I may be biased in my reading of this film, but one thing I found totally grotesque is that Tadashi does not seem to have a conscious. There are times when we see him flashing back to the women he was raping before the fire consumed the building while his own wife is having sex with him. He reacts with grunting noises, but it isn’t clear if this is guilt he is feeling. It’s as if he is in the role of the women (in a move of power, Shigeko initiates sex instead of it being the other way around) and is horrified, not of what he did to others, but that he is feeling what he made others feel. His constant insatiable needs, which immensely tax his wife, run parallel with how he got himself into his current state of being. When he commits suicide at the end of the film (sorry, no spoiler alert, but I’m pretty sure even the teeny audience this post may have will not see this film after reading) by rolling out of the house into the small pond outside the front door, it seems more like he is ending his own suffering of having to rely on someone for any and all his needs than overbearing guilt for all the horrors he has visited on others. He is truly reprehensible, which is what makes this acting performance (as well as the one given by Shigeko’s actress) all the more powerful. She is so beaten down by expectations and her “duty,” and he is so evil and wretched.

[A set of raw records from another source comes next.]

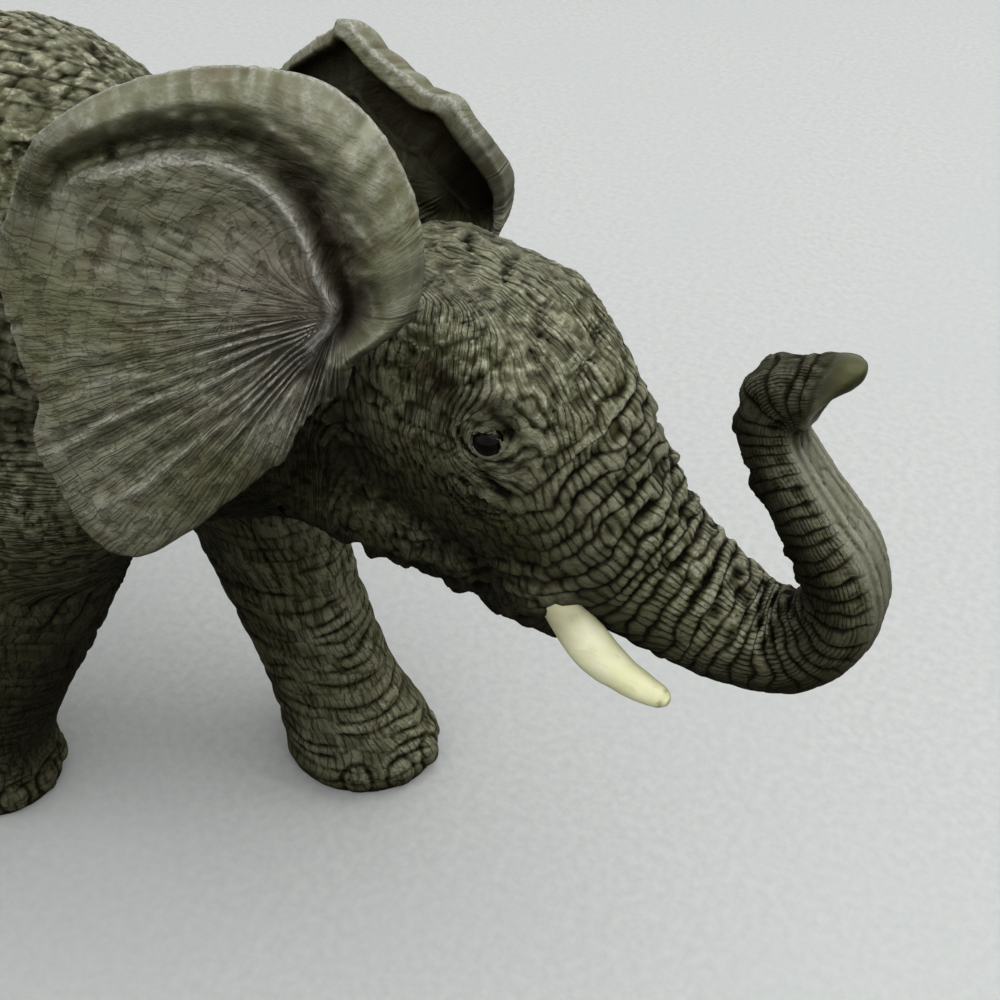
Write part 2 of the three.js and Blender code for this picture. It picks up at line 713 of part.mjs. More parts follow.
// Ears
// A smooth number at a turn between numbers given at even turns, joined end to end
function turnValue(table, turn) {
  const count = table.length;
  const place = turn * count;
  const start = Math.floor(place);
  const part = place - start;
  const [before, from, to, after] = [-1, 0, 1, 2].map((step) => table[(start + step + count) % count]);
  const rise = (to - before) / 2;
  const fall = (after - from) / 2;
  const bend = 3 * (to - from) - 2 * rise - fall;
  const twist = rise + fall - 2 * (to - from);
  return from + part * (rise + part * (bend + part * twist));
}

// How strongly the rim is rolled at a turn: full over the top and the front, none along the hem
function rimWeight(turn) {
  return smoothStep(...rimStartTurns, turn) * (1 - smoothStep(...rimEndTurns, turn));
}

// How much of the flare a turn takes: only the lower front, next to the cheek
function frontWeight(turn) {
  return smoothStep(...flareStartTurns, turn) * (1 - smoothStep(...flareEndTurns, turn));
}

// Reach of an ear's edge at a turn, with its scallops, bumps and notches
function earReach(shape, turn) {
  const wave = hemWaveShare * (1 - rimWeight(turn)) * Math.sin(2 * Math.PI * hemWaveCount * turn);
  const bumps = shape.bumpShares.reduce((sum, [place, width, height]) => (
    sum + height * Math.exp(-(((turn - place) / width) ** 2))), 0);
  return turnValue(shape.reachShares, turn) * (1 + wave) + bumps;
}

// How far out a ring lies at a turn: the valley keeps its place among the rings at every turn
function ringShare(placeShare, turn) {
  const valley = turnValue(valleyShares, turn);
  if (placeShare < valleyPlaceShare) {
    return valley * placeShare / valleyPlaceShare;
  }
  return valley + (1 - valley) * (placeShare - valleyPlaceShare) / (1 - valleyPlaceShare);
}

// Back, up and out places of a point of the ear; face is 1 on the outer side and -1 toward the head
function earPoint(shape, ring, turn, face) {
  const angle = 2 * Math.PI * turn;
  const share = ringShare(ring.placeShare, turn);
  const reach = earReach(shape, turn) * share;
  const back = earMiddleShares[0] + reach * Math.cos(angle);
  const up = earMiddleShares[1] + reach * Math.sin(angle);
  const edge = Math.sqrt(Math.max(1 - share ** edgeRoundness, 0));
  const rim = rimWeight(turn);
  const bowl = -earBowlShare * (share * share) * (1 - rim);
  const lift = rim * (face > 0 ? ring.outerShare : ring.innerShare);
  const flare = earFlareShare * smoothStep(...flareRingShares, share) * frontWeight(turn);
  const out = bowl + face * earThicknessShare / 2 * edge + lift + flare;
  return new THREE.Vector3(back, up, out).multiplyScalar(earHeight);
}

// Root and directions of an ear
function earAxes(shape) {
  const spread = THREE.MathUtils.degToRad(shape.spreadDegrees);
  const tilt = THREE.MathUtils.degToRad(shape.tiltDegrees);
  const roll = THREE.MathUtils.degToRad(shape.rollDegrees);
  const outward = new THREE.Vector3(
    Math.sin(spread) * Math.cos(tilt),
    shape.side * Math.cos(spread) * Math.cos(tilt),
    Math.sin(tilt),
  );
  const upward = upAxis.clone().addScaledVector(outward, -outward.z).normalize();
  const backward = outward.clone().cross(upward).multiplyScalar(-shape.side);
  upward.applyAxisAngle(outward, -shape.side * roll);
  backward.applyAxisAngle(outward, -shape.side * roll);
  return { root: headPoint(earRootShares, shape.side), outward, upward, backward };
}

function earSheet(shape) {
  const { root, outward, upward, backward } = earAxes(shape);
  const place = (point) => root.clone()
    .addScaledVector(backward, point.x)
    .addScaledVector(upward, point.y)
    .addScaledVector(outward, point.z);
  const ringAt = (ring, face) => Array.from({ length: earFacets }, (unused, step) => (
    place(earPoint(shape, ring, step / earFacets, face))));
  const innerRings = earRings.slice(0, -1).reverse();
  const rings = earRings.map((ring) => ringAt(ring, 1))
    .concat(innerRings.map((ring) => ringAt(ring, -1)));
  return skinRings(shape.side < 0 ? rings : rings.map((ring) => ring.reverse()));
}

// Tongue that roots an ear in the head: ovals that lie as the ear does, carried inward
function tongue(shape, swell) {
  const { root, upward, backward } = earAxes(shape);
  const along = tongueDirection.clone();
  along.y *= shape.side;
  const across = backward.multiplyScalar(-shape.side);
  const rings = tongueShares.map(([far, tall, wide]) => {
    const centre = root.clone().addScaledVector(along, far * headHeight);
    const half = wide * headHeight + swell;
    const high = tall * headHeight + swell;
    const reach = { left: half, right: half, front: high, back: high };
    return ovalRing(centre, across, upward, reach, smallFacets);
  });
  return skinRings(rings);
}

function ear(shape) {
  return earSheet(shape).subtract(headForm(fitGap)).add(tongue(shape, 0));
}

// Nodes
const skinColour = 0x4b483c;
const skinFinish = { color: skinColour, roughness: 0.6, metalness: 0 };
const tuskFinish = { color: 0xd9d3a0, roughness: 0.35, metalness: 0 };
const eyeFinish = { color: 0x1f1510, roughness: 0.12, metalness: 0 };

function node(name, solid, finish) {
  const mesh = solid.getMesh();
  const geometry = new THREE.BufferGeometry();
  geometry.setAttribute('position', new THREE.BufferAttribute(Float32Array.from(mesh.vertProperties), 3));
  geometry.setIndex(Array.from(mesh.triVerts));
  geometry.computeVertexNormals();
  const piece = new THREE.Mesh(geometry, new THREE.MeshStandardMaterial(finish));
  piece.name = name;
  return piece;
}

const figure = new THREE.Group();
figure.name = 'elephant_figure';
const shell = bodyShell();
figure.add(node('body_left_shell', bodyHalf(shell, 1), skinFinish));
figure.add(node('body_right_shell', bodyHalf(shell, -1), skinFinish));
Object.entries(legPlaces).forEach(([name, place]) => {
  figure.add(node(name, leg(place), skinFinish));
});
figure.add(node('head', head(), skinFinish));
figure.add(node('trunk', trunk(), skinFinish));
Object.entries(ears).forEach(([name, shape]) => {
  figure.add(node(name, ear(shape), skinFinish));
});
figure.add(node('tusk_left', tusk(1, 0), tuskFinish));
figure.add(node('tusk_right', tusk(-1, 0), tuskFinish));
figure.add(node('eye_left', eyeBead(1, 0), eyeFinish));
figure.add(node('eye_right', eyeBead(-1, 0), eyeFinish));
figure.add(node('tail', tail(0).add(tailPeg(0)), skinFinish));

// The origin goes to the middle of the footprint, on the ground
const bounds = new THREE.Box3().setFromObject(figure);
const middle = bounds.getCenter(new THREE.Vector3());
figure.position.set(-middle.x, -middle.y, -bounds.min.z);

export default figure;
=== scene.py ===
"""A walking young elephant with a raised trunk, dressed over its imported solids.

The figure faces +X, and up is +Z. Shapes are worked out in millimetres in the figure's own frame, with its
origin on the ground below the middle of the skull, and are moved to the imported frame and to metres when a
mesh is made.
"""

import bpy
import numpy as np
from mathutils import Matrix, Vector


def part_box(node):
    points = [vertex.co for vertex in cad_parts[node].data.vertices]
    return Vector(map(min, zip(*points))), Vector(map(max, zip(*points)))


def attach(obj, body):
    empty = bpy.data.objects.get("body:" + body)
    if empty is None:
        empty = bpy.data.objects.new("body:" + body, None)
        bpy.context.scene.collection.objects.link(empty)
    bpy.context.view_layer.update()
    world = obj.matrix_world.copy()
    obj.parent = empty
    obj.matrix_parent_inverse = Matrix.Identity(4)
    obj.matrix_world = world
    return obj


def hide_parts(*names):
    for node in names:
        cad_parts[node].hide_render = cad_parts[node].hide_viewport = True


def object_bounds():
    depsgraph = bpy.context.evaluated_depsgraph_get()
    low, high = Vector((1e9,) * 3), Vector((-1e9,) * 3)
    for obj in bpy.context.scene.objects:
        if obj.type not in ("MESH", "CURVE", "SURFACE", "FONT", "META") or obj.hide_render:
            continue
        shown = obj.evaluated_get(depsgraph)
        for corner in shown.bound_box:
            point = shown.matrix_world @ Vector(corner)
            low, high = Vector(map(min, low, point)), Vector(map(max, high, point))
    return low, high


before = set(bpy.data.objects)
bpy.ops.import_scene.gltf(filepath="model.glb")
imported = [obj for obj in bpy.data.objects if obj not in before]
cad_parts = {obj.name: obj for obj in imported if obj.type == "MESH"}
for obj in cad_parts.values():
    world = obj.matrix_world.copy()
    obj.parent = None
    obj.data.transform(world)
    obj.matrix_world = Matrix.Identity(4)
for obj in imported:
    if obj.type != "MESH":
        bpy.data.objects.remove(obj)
cad_low, cad_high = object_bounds()

# Main sizes, in millimetres, as in the part's source
MM = 0.001
WITHERS = 120.0
HEAD = 46.0
SKULL_RISE = 87.96
EAR = 50.0
EYE = 1.7
TUSK = 21.7
# Forward places of the seam before the neck and of the middle between the fore and hind legs
NECK_SEAM = -22.0
LEG_SPLIT = -85.0
# Size of the voxels that the skin is fused in, and how far it keeps inside the solids' box
VOXEL = 0.82
BOX_GAP = 0.02
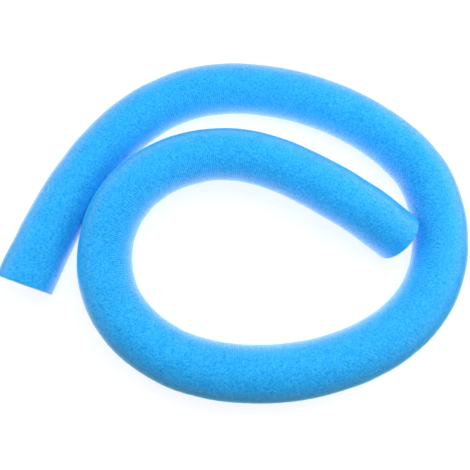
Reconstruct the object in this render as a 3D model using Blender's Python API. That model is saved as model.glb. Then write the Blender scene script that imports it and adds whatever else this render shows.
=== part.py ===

Both films are not all that technical in nature. URA is not particularly acted well (and is so piecemeal with its large cast that no one really has time to shine). Its scope and link to a specific piece of history is what make it so captivating. Caterpillar is well-acted, but the plot brings home the cruelty of humans and the fragility of life. Wakamatsu is the type of director that has repeat performances by actors, so they are loyal to his vision. That’s very telling. It’s a shame we will have no more of that vision in the future.